Yu had a brainstorm; maybe it hadn't completely flown under the radar.  He decided to spend some time in the herbarium at Kew Gardens.  If you are ever in England, Kew is a must-see; it is home to one of the most amazingly complete collection of plants in the world, and is also stunningly beautiful, especially in spring and summer.  The herbarium contains collections of preserved plants stretching back to its founding in the middle of the nineteenth century, and currently houses over eight million specimens.

So saying it was a needle in a haystack is an understatement.  Yu had one thing going for him; North had been not only a meticulous artist, she was also conscientious about writing down where her paintings had been made.  This one was labeled "Matang Forest, Sarawak," and since the Kew specimens are catalogued not only by species but by location, it significantly narrowed down Yu's search.

And he found it.  A sprig of it was collected in 1973 and sent back to Kew, but was unidentified.  Yu studied both the specimen and North's painting, and concluded that it was a member of the genus Chassalia -- also in Rubiaceae, so the guess of Psychotria hadn't been that far off.

Further analysis by botanists confirmed Yu's surmise.  As the person who identified it as a previously-unrecorded species, Yu was given the honor of naming it.

And last year, it went down in the taxonomic records as Chassalia northi, in recognition of Marianne North's contributions to the field of botany.

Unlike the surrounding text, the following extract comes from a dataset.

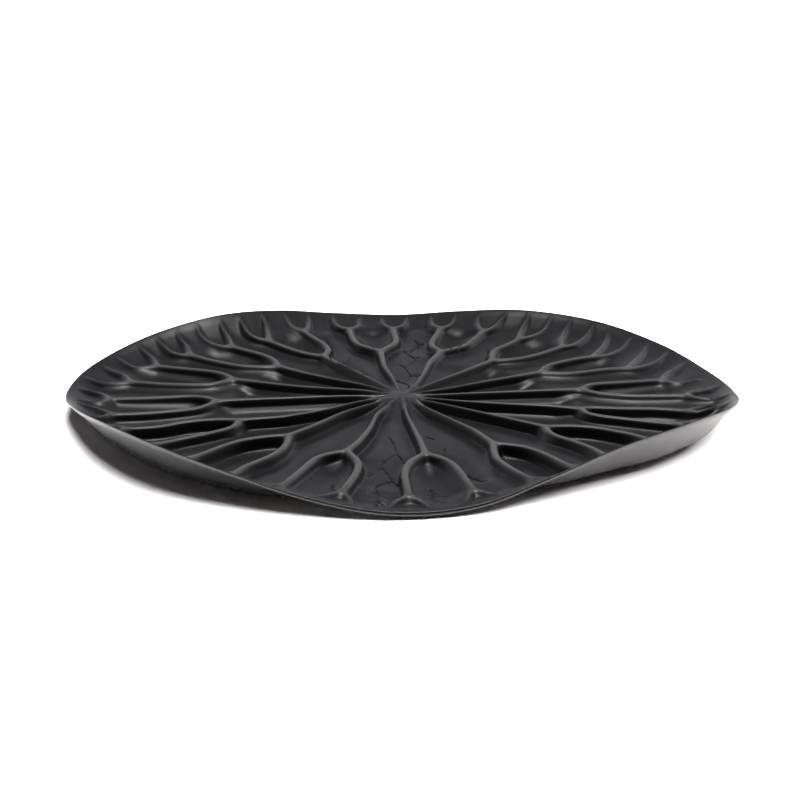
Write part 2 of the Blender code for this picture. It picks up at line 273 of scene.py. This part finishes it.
def edgeAt(headings):
    stations = np.array(edgeStations)
    count = len(stations)
    place = (headings % 360.0) / 360.0 * count
    index = np.floor(place).astype(int)
    share = (place - index)[..., None]
    before, here, there, after = [stations[(index + step) % count] for step in (-1, 0, 1, 2)]
    bend = 2 * before - 5 * here + 4 * there - after
    twist = 3 * here - before - 3 * there + after
    values = here + 0.5 * share * (there - before + bend * share + twist * share ** 2)
    return values[..., 0], values[..., 1]


def sideways(headings):
    return np.abs(np.cos(np.radians(headings))) ** 1.5


def placesOf(polar):
    return [(reach * cos(radians(heading)), reach * sin(radians(heading))) for heading, reach in polar]


def easedLine(points, spacing=2.0, passes=8):
    points = np.array(points, float)
    lengths = np.hypot(*np.diff(points, axis=0).T)
    along = np.concatenate([[0.0], np.cumsum(lengths)])
    steps = max(int(along[-1] / spacing), 3)
    spots = np.linspace(0.0, along[-1], steps + 1)
    line = np.column_stack([np.interp(spots, along, points[:, axis]) for axis in range(2)])
    for _ in range(passes):
        line[1:-1] = 0.5 * line[1:-1] + 0.25 * (line[:-2] + line[2:])
    return line


def hubEnd(place):
    middle = Vector((3.0, 3.0))
    outward = (Vector(place) - middle).normalized()
    return tuple(middle + outward * 3.0)


def veinLines(vein):
    stem = placesOf(vein["stem"])
    lines = [(easedLine([hubEnd(stem[0])] + stem), 0.5, leaf["stemHalfWidth"])]
    for side in ("right", "left"):
        arm = placesOf(vein[side])
        lines.append((easedLine([stem[-1]] + arm), leaf["stemHalfWidth"], leaf["armHalfWidth"]))
        for tip in vein[side + "Tips"]:
            lines.append((easedLine([arm[-1]] + placesOf(tip), passes=3), leaf["armHalfWidth"],
                          leaf["tipHalfWidth"]))
    return lines


def pathOf(vein, side, tip):
    stem = placesOf(vein["stem"])
    places = [hubEnd(stem[0])] + stem + placesOf(vein[side]) + placesOf(vein[side + "Tips"][tip])
    line = easedLine(places)
    reaches = np.maximum.accumulate(np.hypot(line[:, 0], line[:, 1]))
    headings = np.degrees(np.unwrap(np.arctan2(line[:, 1], line[:, 0])))
    middle = vein["stem"][-1][0]
    headings += 360.0 * round((middle - headings[len(headings) // 2]) / 360.0)
    return reaches, headings


def segmentTable(lines):
    rows = []
    for line, first, last in lines:
        widths = np.linspace(first, last, len(line))
        runs = np.diff(line, axis=0)
        rows.append(np.column_stack([line[:-1], runs, (runs ** 2).sum(axis=1), widths[:-1], np.diff(widths)]))
    return np.vstack(rows)


def gapToLines(x, y, table, webbing):
    found = np.empty(len(x))
    startX, startY, runX, runY, squared, width, growth = table.T
    for first in range(0, len(x), 4000):
        part = slice(first, first + 4000)
        fromX = x[part, None] - startX
        fromY = y[part, None] - startY
        share = np.clip((fromX * runX + fromY * runY) / squared, 0.0, 1.0)
        gap = np.hypot(fromX - share * runX, fromY - share * runY) - width - share * growth
        nearest = gap.min(axis=1)
        if webbing:
            crowd = np.exp((nearest[:, None] - gap) / webbing).sum(axis=1)
            nearest = nearest - webbing * np.log(np.maximum(crowd / 2.5, 1.0))
        found[part] = nearest
    return found


veinTable = segmentTable([line for vein in veins for line in veinLines(vein)])
crackTable = segmentTable([(easedLine(line, spacing=1.5, passes=2), 0.0, 0.0) for line in cracks["lines"]])
paths = [pathOf(vein, side, tip) for vein in veins for side, tip in
         (("right", 0), ("right", 1), ("left", 0), ("left", 1))]


def pathHeadings(reach):
    return np.stack([np.interp(reach, reaches, headings) for reaches, headings in paths], axis=-1)


def lobeShare(heading, edgeHeight):
    # one on the two raised lobes at the front, where the sheet turns up steeply
    return ease((edgeHeight - 10.0) / 14.0) * ease(-np.sin(np.radians(heading)) / 0.35)


def zoneDepth(heading, reach, edgeReach):
    crossed = pathHeadings(reach)
    turned = np.where(heading > 355.0, heading - 360.0, heading)
    count = (crossed <= turned[:, None]).sum(axis=1)
    vein = ((count - 1) // 4) % len(veins)
    kind = (count - 1) % 4
    rows = np.arange(len(reach))
    lower = crossed[rows, (count - 1) % len(paths)]
    upper = crossed[rows, count % len(paths)]
    width = (upper - lower) % 360.0
    aside = ((turned - lower) % 360.0) / np.maximum(width, 1e-6) * 2.0 - 1.0
    halfGap = np.radians(width) * reach / 2.0

    table = np.array(channels)[vein]
    opened = ease((reach - leaf["hubReach"]) / table[:, 4])
    endReach = table[:, 1] - 0.30 * halfGap * aside ** 2
    before = ease((endReach + table[:, 2] / 2.0 - reach) / table[:, 2])
    beyond = table[:, 3] + (leaf["lobeChannelDepth"] - table[:, 3]) * lobeShare(heading, edgeAt(heading)[1])
    channel = opened * (beyond + (table[:, 0] - beyond) * before)

    forks = np.array([item["stem"][-1][1] for item in veins], float)[vein]
    armEnds = np.array([(item["right"][-1][1] + item["left"][-1][1]) / 2 for item in veins])[vein]
    side = sideways(np.array([item["stem"][-1][0] for item in veins]))[vein]
    deepest = leaf["endPocketDepth"] + (leaf["sidePocketDepth"] - leaf["endPocketDepth"]) * side
    along = np.clip((reach - forks) / (armEnds - forks), 0.0, 1.0)
    inLobe = lobeShare(heading, edgeAt(heading)[1])
    closing = 1.0 - 0.55 * (1.0 - inLobe) * ease((reach - armEnds + 6.0) / 13.0)
    pocket = (deepest + inLobe) * (1.0 - 0.40 * (1.0 - inLobe) * along) * closing
    tipPocket = leaf["tipPocketDepth"] * np.ones(len(reach))
    depth = np.choose(kind, [tipPocket, pocket, tipPocket, channel])
    bowl = np.choose(kind, [0.0 * depth, 1.0 + 0.0 * depth, 0.0 * depth, table[:, 5]]) * (1.0 - 0.6 * inLobe)
    rimRun = leaf["rimRun"] + leaf["backRimExtra"] * ease(np.sin(np.radians(heading)) / 0.4)
    return depth * ease((edgeReach - reach - leaf["rimBand"]) / rimRun), bowl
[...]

So out there on the island of Borneo is a little shrub with white flowers and blue berries that we now have a name for because of a nineteenth-century adventurer/scientist/artist, a happenstance collection from 1973, and a diligent modern botanist determined to put the pieces together.  Just showing that we can still pick away at the sphere of our own ignorance -- but only if we are first willing to admit that there is a lot we still don't know about the world we live in.